Entries from a dataset
......

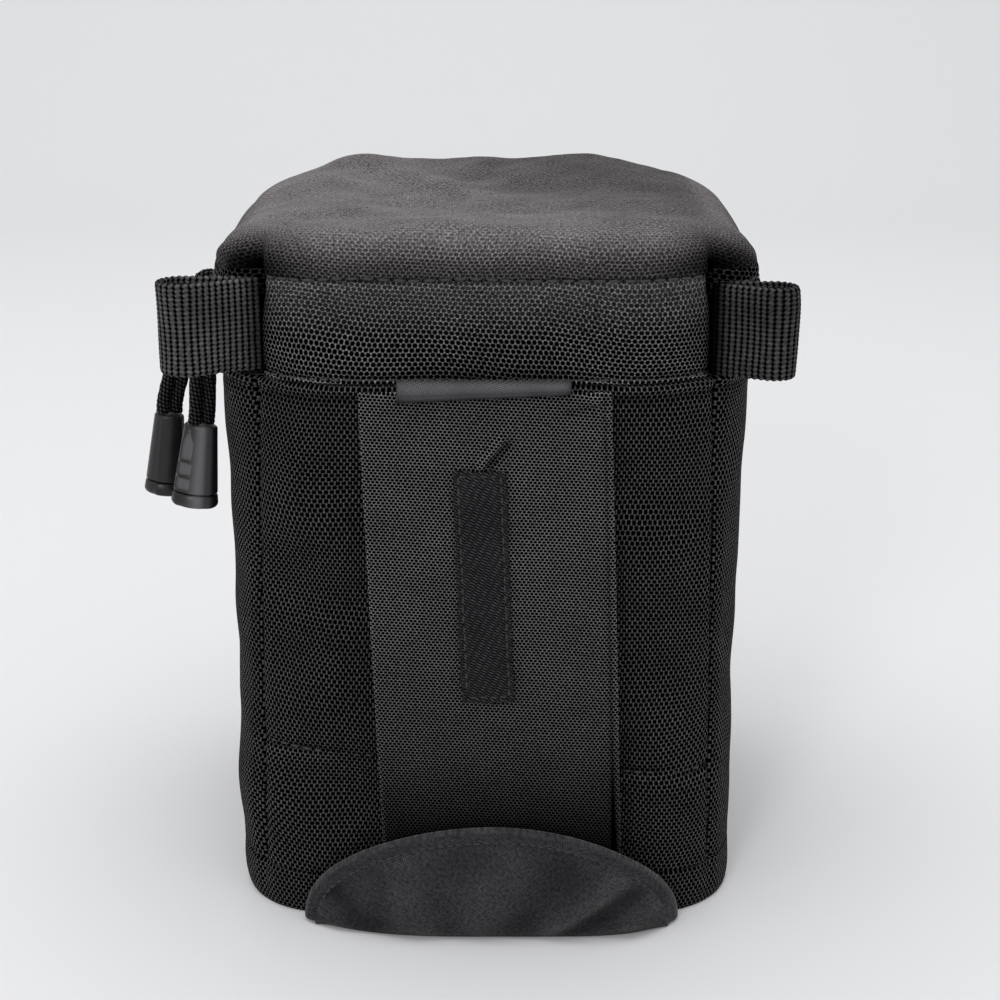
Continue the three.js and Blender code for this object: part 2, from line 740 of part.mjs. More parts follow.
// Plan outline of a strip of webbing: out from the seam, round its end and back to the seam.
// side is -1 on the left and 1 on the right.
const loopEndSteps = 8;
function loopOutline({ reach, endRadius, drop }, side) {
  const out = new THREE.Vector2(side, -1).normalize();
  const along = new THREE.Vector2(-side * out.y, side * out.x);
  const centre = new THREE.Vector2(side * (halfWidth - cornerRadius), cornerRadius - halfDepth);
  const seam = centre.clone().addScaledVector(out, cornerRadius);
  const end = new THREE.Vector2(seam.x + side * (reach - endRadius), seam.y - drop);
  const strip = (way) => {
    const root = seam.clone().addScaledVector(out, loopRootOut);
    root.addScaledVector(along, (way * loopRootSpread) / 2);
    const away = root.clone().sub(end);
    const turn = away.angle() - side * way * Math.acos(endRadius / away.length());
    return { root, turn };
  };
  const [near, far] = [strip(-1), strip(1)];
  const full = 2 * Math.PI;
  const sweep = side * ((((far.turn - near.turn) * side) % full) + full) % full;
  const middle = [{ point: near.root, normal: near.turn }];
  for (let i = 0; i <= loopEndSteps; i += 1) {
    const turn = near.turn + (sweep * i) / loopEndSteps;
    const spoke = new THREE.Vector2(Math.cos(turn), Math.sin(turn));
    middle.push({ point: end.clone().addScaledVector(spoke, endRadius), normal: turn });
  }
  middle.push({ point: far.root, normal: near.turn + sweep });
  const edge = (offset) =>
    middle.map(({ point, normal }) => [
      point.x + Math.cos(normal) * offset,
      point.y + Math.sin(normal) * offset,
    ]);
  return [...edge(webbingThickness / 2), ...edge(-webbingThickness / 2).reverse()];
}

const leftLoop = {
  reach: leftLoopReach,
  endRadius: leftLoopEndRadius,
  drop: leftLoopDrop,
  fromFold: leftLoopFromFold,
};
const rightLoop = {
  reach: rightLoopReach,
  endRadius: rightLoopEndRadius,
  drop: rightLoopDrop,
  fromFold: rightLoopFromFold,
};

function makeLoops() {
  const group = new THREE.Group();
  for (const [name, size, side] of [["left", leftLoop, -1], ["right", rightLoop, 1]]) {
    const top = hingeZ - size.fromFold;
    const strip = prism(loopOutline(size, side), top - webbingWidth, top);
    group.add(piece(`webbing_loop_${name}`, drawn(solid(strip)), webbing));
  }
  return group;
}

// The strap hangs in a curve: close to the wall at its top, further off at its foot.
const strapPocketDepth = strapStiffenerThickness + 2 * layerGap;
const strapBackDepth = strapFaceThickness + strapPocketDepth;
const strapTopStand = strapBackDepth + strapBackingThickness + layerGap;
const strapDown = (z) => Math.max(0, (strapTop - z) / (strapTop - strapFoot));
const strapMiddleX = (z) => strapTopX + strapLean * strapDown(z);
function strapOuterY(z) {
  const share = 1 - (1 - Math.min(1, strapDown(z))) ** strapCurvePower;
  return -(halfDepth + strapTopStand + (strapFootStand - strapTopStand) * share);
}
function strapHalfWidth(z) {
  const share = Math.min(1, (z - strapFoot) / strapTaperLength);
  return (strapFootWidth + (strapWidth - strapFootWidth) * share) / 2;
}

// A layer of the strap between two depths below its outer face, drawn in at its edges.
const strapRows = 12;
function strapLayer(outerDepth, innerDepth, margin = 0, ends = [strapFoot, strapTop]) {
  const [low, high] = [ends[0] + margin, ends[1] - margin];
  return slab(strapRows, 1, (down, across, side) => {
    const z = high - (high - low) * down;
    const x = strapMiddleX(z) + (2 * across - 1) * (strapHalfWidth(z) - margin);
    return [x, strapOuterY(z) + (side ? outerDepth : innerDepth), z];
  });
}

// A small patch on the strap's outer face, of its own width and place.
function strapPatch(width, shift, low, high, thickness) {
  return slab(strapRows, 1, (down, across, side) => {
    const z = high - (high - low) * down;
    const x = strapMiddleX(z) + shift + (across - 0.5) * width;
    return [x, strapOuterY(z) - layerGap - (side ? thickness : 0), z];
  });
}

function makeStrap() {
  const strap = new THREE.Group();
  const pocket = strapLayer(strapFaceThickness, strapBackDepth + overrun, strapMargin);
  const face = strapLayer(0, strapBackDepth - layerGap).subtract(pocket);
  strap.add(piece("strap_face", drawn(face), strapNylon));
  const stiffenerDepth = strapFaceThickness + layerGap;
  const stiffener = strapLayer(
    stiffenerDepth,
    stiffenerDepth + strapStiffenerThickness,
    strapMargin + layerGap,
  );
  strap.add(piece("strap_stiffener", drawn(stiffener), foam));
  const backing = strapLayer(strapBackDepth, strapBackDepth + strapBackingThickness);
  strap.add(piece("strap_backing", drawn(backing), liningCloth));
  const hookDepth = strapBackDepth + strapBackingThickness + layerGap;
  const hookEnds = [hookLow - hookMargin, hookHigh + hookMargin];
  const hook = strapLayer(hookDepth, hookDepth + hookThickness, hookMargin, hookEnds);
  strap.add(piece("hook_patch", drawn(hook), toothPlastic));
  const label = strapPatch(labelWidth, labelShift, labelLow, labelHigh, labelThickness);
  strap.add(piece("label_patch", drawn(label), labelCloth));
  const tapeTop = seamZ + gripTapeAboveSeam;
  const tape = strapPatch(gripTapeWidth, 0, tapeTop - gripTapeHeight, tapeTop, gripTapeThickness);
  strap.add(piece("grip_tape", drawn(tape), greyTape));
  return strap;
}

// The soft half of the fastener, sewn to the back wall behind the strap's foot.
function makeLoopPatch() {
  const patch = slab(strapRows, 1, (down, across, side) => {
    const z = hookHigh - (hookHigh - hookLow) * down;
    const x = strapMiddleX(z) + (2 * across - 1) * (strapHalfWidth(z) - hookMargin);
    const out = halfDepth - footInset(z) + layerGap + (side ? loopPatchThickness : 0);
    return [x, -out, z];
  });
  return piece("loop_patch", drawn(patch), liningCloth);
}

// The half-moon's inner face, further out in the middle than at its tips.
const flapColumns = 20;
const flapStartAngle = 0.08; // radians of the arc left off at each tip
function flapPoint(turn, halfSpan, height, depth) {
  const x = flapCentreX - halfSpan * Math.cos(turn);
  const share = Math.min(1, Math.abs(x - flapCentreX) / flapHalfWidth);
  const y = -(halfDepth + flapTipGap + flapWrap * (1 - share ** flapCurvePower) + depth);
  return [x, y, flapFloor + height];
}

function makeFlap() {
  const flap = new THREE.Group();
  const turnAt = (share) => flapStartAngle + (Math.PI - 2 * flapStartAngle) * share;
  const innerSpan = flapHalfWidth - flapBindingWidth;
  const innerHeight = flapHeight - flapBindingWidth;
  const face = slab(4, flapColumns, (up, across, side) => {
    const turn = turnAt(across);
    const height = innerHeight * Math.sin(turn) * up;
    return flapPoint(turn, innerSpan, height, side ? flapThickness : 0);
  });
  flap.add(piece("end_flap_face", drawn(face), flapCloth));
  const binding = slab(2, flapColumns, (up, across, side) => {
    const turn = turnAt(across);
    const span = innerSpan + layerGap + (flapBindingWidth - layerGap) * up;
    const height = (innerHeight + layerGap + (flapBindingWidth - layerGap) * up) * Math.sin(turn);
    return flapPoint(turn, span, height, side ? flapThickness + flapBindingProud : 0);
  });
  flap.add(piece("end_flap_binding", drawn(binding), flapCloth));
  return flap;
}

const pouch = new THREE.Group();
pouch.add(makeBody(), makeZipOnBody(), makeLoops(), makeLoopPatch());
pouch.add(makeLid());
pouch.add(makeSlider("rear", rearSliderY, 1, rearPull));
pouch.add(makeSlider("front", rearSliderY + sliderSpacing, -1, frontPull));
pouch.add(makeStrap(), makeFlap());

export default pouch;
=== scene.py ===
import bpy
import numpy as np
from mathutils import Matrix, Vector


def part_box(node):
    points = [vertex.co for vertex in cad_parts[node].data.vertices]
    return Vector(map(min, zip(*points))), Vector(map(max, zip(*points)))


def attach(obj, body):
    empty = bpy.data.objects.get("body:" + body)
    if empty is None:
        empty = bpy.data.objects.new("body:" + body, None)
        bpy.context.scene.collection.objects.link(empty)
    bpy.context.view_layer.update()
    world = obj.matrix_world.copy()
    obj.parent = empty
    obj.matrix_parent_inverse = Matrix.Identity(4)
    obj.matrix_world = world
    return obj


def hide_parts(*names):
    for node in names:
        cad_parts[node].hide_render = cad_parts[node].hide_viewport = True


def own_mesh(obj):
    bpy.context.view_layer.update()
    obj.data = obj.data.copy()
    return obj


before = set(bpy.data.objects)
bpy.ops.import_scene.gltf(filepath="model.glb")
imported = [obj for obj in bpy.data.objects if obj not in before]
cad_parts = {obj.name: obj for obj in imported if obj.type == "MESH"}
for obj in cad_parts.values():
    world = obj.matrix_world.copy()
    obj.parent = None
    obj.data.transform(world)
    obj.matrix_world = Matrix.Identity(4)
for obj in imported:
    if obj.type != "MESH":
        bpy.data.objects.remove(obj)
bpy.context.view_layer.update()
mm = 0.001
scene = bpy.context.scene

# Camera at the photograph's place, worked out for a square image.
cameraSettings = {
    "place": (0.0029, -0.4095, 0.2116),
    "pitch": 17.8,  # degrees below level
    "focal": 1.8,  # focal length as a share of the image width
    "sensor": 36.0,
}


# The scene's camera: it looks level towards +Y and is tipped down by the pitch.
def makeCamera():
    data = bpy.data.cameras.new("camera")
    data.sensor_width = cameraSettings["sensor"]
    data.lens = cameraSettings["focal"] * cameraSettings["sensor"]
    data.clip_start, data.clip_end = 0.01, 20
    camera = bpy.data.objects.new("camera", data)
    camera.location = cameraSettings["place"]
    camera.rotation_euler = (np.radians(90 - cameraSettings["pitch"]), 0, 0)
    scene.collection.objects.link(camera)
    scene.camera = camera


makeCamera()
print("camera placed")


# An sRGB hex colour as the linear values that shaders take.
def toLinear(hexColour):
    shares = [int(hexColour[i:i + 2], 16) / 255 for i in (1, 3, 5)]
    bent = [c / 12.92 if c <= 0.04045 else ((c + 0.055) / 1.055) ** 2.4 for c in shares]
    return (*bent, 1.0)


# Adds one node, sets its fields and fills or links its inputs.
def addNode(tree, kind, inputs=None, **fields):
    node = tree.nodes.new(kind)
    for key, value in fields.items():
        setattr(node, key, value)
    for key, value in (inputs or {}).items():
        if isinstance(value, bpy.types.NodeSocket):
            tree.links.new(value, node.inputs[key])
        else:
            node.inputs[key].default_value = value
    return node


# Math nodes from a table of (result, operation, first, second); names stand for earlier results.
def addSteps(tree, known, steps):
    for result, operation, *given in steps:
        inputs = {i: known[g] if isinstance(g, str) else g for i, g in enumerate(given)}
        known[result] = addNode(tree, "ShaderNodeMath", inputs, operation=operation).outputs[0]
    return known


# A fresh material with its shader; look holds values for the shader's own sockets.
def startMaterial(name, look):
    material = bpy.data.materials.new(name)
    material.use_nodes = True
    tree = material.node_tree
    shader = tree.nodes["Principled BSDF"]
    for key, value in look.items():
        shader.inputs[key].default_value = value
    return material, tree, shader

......

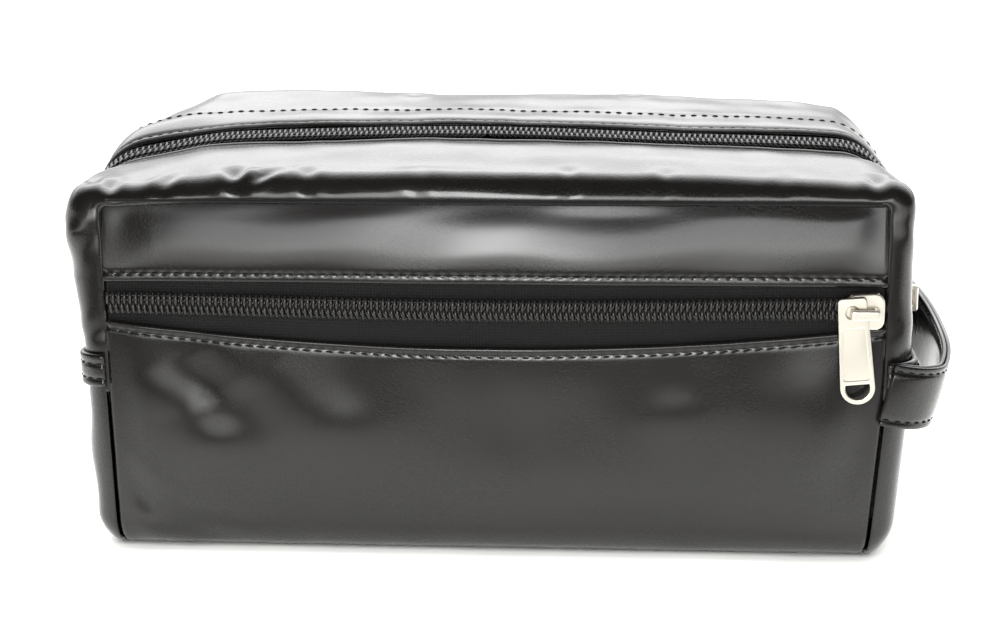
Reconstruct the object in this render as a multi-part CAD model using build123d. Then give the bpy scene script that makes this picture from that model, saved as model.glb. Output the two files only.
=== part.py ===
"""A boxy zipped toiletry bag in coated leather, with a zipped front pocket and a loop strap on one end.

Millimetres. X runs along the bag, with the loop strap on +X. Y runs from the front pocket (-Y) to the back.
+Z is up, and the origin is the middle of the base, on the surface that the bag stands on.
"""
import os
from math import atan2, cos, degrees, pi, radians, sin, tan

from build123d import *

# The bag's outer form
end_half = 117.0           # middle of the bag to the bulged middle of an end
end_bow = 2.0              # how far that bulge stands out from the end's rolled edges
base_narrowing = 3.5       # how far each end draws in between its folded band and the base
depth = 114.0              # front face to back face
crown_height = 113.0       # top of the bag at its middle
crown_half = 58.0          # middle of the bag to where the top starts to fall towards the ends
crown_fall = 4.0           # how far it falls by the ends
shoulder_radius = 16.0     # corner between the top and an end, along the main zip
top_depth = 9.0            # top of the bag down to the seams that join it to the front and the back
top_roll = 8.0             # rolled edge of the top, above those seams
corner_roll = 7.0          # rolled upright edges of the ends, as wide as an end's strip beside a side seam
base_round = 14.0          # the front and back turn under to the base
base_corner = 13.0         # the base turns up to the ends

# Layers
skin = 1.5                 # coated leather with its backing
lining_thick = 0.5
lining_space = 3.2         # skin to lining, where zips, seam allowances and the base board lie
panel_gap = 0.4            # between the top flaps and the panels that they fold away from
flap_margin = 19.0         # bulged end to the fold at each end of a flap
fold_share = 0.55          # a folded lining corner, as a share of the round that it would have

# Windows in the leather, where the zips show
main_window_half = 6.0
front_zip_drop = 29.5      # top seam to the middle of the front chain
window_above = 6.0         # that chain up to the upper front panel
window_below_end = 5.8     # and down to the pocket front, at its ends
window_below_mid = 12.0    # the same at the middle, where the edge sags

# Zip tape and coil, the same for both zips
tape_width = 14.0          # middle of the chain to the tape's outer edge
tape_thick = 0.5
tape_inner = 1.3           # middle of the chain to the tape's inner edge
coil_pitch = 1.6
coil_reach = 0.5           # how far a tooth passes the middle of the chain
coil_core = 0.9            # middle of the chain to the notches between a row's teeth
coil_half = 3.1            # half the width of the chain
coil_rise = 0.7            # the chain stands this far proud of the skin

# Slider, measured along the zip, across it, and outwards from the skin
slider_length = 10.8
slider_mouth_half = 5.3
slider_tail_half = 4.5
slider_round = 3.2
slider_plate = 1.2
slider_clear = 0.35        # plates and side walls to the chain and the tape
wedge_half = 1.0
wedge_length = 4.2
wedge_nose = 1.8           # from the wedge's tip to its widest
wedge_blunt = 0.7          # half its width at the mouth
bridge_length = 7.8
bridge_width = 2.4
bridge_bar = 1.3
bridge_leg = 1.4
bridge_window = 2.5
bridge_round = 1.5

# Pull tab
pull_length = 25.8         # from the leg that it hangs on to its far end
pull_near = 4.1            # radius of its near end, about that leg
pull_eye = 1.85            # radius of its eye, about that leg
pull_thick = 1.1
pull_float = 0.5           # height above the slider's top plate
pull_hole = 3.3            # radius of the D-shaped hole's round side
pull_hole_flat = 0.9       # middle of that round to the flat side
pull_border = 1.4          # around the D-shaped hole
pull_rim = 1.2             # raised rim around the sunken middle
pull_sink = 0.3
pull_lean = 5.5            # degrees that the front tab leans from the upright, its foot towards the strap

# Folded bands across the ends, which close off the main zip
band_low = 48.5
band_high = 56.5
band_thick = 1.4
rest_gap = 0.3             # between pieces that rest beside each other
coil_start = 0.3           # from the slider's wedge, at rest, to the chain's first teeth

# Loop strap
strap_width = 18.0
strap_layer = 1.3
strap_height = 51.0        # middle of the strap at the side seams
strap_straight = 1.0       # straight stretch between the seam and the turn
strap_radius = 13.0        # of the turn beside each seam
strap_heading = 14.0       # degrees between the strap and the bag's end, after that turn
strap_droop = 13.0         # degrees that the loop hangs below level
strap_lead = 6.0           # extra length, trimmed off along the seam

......

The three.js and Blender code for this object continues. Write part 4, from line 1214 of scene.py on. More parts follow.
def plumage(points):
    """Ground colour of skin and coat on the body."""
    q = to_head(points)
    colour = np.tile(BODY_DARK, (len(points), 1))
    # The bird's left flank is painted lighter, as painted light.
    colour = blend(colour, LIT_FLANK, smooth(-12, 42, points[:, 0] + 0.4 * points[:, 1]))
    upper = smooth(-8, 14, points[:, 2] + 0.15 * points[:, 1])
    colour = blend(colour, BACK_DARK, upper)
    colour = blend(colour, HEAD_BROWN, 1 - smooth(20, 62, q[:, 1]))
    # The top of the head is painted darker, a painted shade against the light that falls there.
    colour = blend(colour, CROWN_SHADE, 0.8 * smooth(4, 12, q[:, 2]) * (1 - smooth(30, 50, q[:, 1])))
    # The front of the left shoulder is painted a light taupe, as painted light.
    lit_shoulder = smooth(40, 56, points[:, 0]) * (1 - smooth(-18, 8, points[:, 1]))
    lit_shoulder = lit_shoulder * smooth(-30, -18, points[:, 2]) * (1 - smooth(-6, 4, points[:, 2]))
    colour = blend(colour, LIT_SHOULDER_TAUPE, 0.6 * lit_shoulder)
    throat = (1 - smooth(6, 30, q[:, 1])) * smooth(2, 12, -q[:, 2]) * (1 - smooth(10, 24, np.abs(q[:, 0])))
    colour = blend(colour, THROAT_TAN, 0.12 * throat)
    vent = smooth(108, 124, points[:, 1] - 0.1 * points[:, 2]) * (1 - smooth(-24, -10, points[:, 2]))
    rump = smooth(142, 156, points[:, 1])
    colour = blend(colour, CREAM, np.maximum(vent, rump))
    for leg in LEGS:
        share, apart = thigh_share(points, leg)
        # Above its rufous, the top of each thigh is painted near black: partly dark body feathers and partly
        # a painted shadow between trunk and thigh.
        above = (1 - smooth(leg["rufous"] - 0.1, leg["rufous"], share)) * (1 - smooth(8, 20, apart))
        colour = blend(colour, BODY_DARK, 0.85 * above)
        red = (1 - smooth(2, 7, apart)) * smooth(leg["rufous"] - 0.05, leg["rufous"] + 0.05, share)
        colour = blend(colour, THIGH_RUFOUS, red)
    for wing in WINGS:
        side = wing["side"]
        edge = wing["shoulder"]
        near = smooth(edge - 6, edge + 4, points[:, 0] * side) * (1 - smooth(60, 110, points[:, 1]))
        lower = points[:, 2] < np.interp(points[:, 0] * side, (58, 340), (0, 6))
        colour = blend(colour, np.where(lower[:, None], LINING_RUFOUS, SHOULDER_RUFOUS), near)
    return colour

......

--- Given exercise ---
Output only the lines from the one containing "const pouch = new THREE.Group();" through the one containing "obj.matrix_world = world", inclusive, exactly as written.

--- Solution to this task ---
const pouch = new THREE.Group();
pouch.add(makeBody(), makeZipOnBody(), makeLoops(), makeLoopPatch());
pouch.add(makeLid());
pouch.add(makeSlider("rear", rearSliderY, 1, rearPull));
pouch.add(makeSlider("front", rearSliderY + sliderSpacing, -1, frontPull));
pouch.add(makeStrap(), makeFlap());

export default pouch;
=== scene.py ===
import bpy
import numpy as np
from mathutils import Matrix, Vector


def part_box(node):
    points = [vertex.co for vertex in cad_parts[node].data.vertices]
    return Vector(map(min, zip(*points))), Vector(map(max, zip(*points)))


def attach(obj, body):
    empty = bpy.data.objects.get("body:" + body)
    if empty is None:
        empty = bpy.data.objects.new("body:" + body, None)
        bpy.context.scene.collection.objects.link(empty)
    bpy.context.view_layer.update()
    world = obj.matrix_world.copy()
    obj.parent = empty
    obj.matrix_parent_inverse = Matrix.Identity(4)
    obj.matrix_world = world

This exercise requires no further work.